Open-Source Toolkit OBLITERATUS Surgically Removes AI Refusal Behaviors While Crowdsourcing Research Data
Summary
A powerful open-source toolkit called OBLITERATUS is making waves by surgically stripping AI refusal behaviors from large language models using a technique called abliteration, while simultaneously crowdsourcing anonymous benchmark data to build a live community leaderboard tracking refusal mechanism research across model architectures.
Key Points
- OBLITERATUS is an open-source toolkit that uses a technique called abliteration to identify and surgically remove refusal behaviors from large language models, preserving core language capabilities while eliminating content restrictions, and supports multiple extraction methods including PCA, SVD, and sparse autoencoder decomposition.

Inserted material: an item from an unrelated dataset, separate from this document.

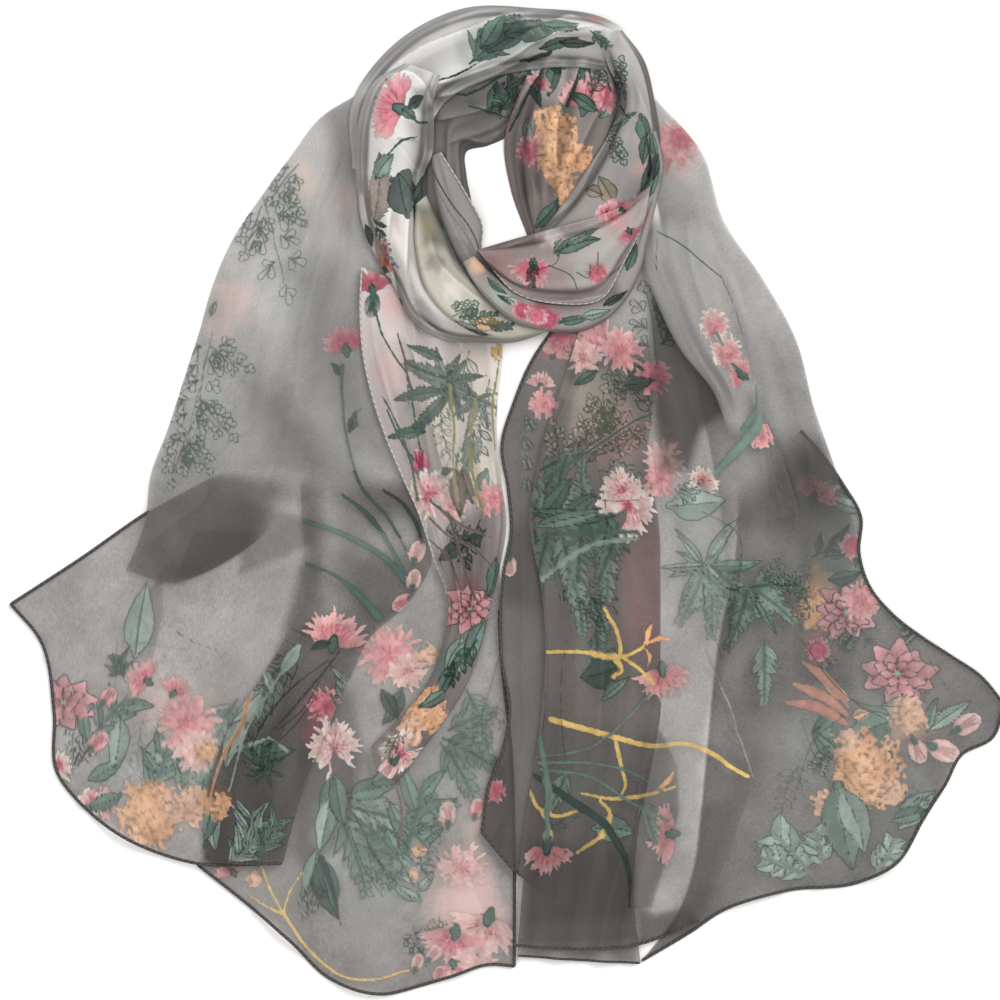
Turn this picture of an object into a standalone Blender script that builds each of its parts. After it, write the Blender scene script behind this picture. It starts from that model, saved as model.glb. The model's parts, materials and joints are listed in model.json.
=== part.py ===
"""A printed chiffon scarf, wound once round the neck and laid out flat on a surface.

The scarf is one length of cloth, and it is built as the stretches that show. A stretch is a short
table of sections, each one a straight line across the cloth from its left edge to its right edge,
with soft folds running along it. The stretches are laid down one after another, each on what
already lies there, 0.3 mm clear of it:

    wall    one layer of cloth, WALL thick, that follows its own folds
    bundle  gathered cloth whose hidden layers are one rounded body, layered at its two edges
    roll    a narrow twist or fold of cloth, rounded from edge to edge

Lengths in the tables are millimetres. +Z is up, the scarf rests on z = 0, the neck loop is at +Y.
"""

from collections import namedtuple

import bmesh
import bpy
import numpy as np

MM = 0.001

# Middle of the laid scarf's outline, in the tables' own measure: it becomes x = 0, y = 0.
MIDDLE_X = 1.5
MIDDLE_Y = -1.0

# The cloth as it is modelled: chiffon is thinner, and a wall of this size stands for it.
WALL = 1.4
GAP = 0.3

# A bundle shows its layers as steps along both edges: how far across each step stands, as a share
# of the width, how wide its slope is, and how high it rises.
LAYER_EDGES = (0.07, 0.15)
LAYER_SLOPE = 0.02
LAYER_RISE = 1.6

# Bundles and rolls grow thin where their ends tuck in under their neighbours.
TUCKED_SHARE = 0.3
TUCK_LENGTH = 0.16

# A fold that doesn't reach an end of its stretch fades out over this share of the length.
FADE_LENGTH = 0.15

# The map of how high the cloth already lies, and how finely a cell of a stretch is read from it.
MAP_HALF = 350.0
MAP_CELL = 0.8
SAMPLES = 26
SETTLE_PASSES = 6

Section = namedtuple("Section", "left_x left_y right_x right_y")
Hem = namedtuple("Hem", "x y")
Fold = namedtuple("Fold", "across_start across_end half_width height begins ends")
Stretch = namedtuple("Stretch", "name kind colour columns rows crown_start crown_end sections hem folds")

GREY = (0.36, 0.34, 0.33)
DARK_GREY = (0.16, 0.15, 0.15)
PALE_GREY = (0.52, 0.50, 0.49)
PALE_FLORAL = (0.66, 0.60, 0.58)
CREAM = (0.68, 0.63, 0.55)
FLORAL = (0.45, 0.36, 0.33)
ROSE_GREY = (0.30, 0.24, 0.24)

# ------------------------------------------------------------------ left tail, lowest layer first

LEFT_LOWER = Stretch(
    "left_lower", "wall", GREY, 14, 12, 0, 0,
    sections=[
        Section(-133, -27, -3, -27),
        Section(-147, -81, -3, -96),
        Section(-164, -134, 4, -165),
        Section(-187, -184, 6, -234),
        Section(-200, -238, 6, -304),
    ],
    hem=[Hem(-172, -260), Hem(-140, -287), Hem(-114, -312), Hem(-78, -322), Hem(-56, -317),
         Hem(-36, -311), Hem(-10, -303)],
    folds=[
        Fold(0.40, 0.30, 0.11, 6.0, 0.25, 1.0),
        Fold(0.66, 0.58, 0.12, 4.5, 0.35, 1.0),
        Fold(0.90, 0.84, 0.09, 3.5, 0.30, 1.0),
    ])

LEFT_WING = Stretch(
    "left_wing", "wall", GREY, 12, 12, 0, 0,
    sections=[
        Section(-182, 18, -114, 18),
        Section(-230, -8, -114, -69),
        Section(-275, -39, -136, -154),
        Section(-321, -69, -158, -238),
    ],
    hem=[Hem(-302, -92), Hem(-293, -139), Hem(-291, -178), Hem(-272, -202), Hem(-238, -225),
         Hem(-201, -237)],
    folds=[
        Fold(0.42, 0.30, 0.12, 3.5, 0.45, 0.95),
        Fold(0.80, 0.66, 0.11, 5.0, 0.35, 1.0),
    ])

LEFT_TONGUE = Stretch(
    "left_tongue", "wall", DARK_GREY, 8, 13, 0, 0,
    sections=[
        Section(-133, 18, -65, 18),
        Section(-132, -12, -53, -11),
        Section(-130, -41, -48, -42),
        Section(-132, -71, -64, -69),
        Section(-146, -97, -87, -90),
        Section(-162, -122, -101, -118),
        Section(-178, -147, -114, -147),
        Section(-189, -174, -126, -176),
        Section(-195, -204, -136, -206),
        Section(-195, -233, -144, -237),
    ],
    hem=[Hem(-170, -237)],
    folds=[
        Fold(0.28, 0.34, 0.22, 5.0, 0.20, 1.0),
        Fold(0.80, 0.76, 0.16, 3.5, 0.30, 1.0),
    ])

LEFT_OUTER = Stretch(
    "left_outer", "wall", GREY, 16, 14, 0, 0,
    sections=[
        Section(-93, 264, -83, 259),
        Section(-120, 247, -85, 232),
        Section(-140, 221, -87, 205),
        Section(-159, 195, -89, 178),
        Section(-177, 168, -90, 151),
        Section(-190, 138, -89, 125),
        Section(-199, 107, -86, 98),
        Section(-209, 76, -79, 72),
        Section(-219, 45, -73, 46),
        Section(-230, 15, -66, 20),
        Section(-234, -17, -58, -6),
        Section(-246, -47, -49, -31),
    ],
    hem=[Hem(-216, -55), Hem(-190, -46), Hem(-164, -30), Hem(-140, -11), Hem(-107, -11),
         Hem(-75, -24)],
    folds=[
        Fold(0.20, 0.16, 0.09, 4.0, 0.20, 0.95),
        Fold(0.46, 0.40, 0.10, 6.0, 0.12, 0.90),
        Fold(0.74, 0.70, 0.11, 5.0, 0.10, 1.0),
    ])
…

- The toolkit features 15 deep analysis modules, seven escalating obliteration presets, multi-GPU support, remote SSH execution, and a full Gradio-based interface on HuggingFace Spaces, making it accessible to users ranging from zero-code beginners to advanced researchers via CLI and Python API.
- Every obliteration run with telemetry enabled contributes anonymous benchmark data to a crowd-sourced community dataset aimed at answering key open research questions about the universality of refusal mechanisms across model architectures, training methods, and hardware configurations, with results aggregated into a live community leaderboard.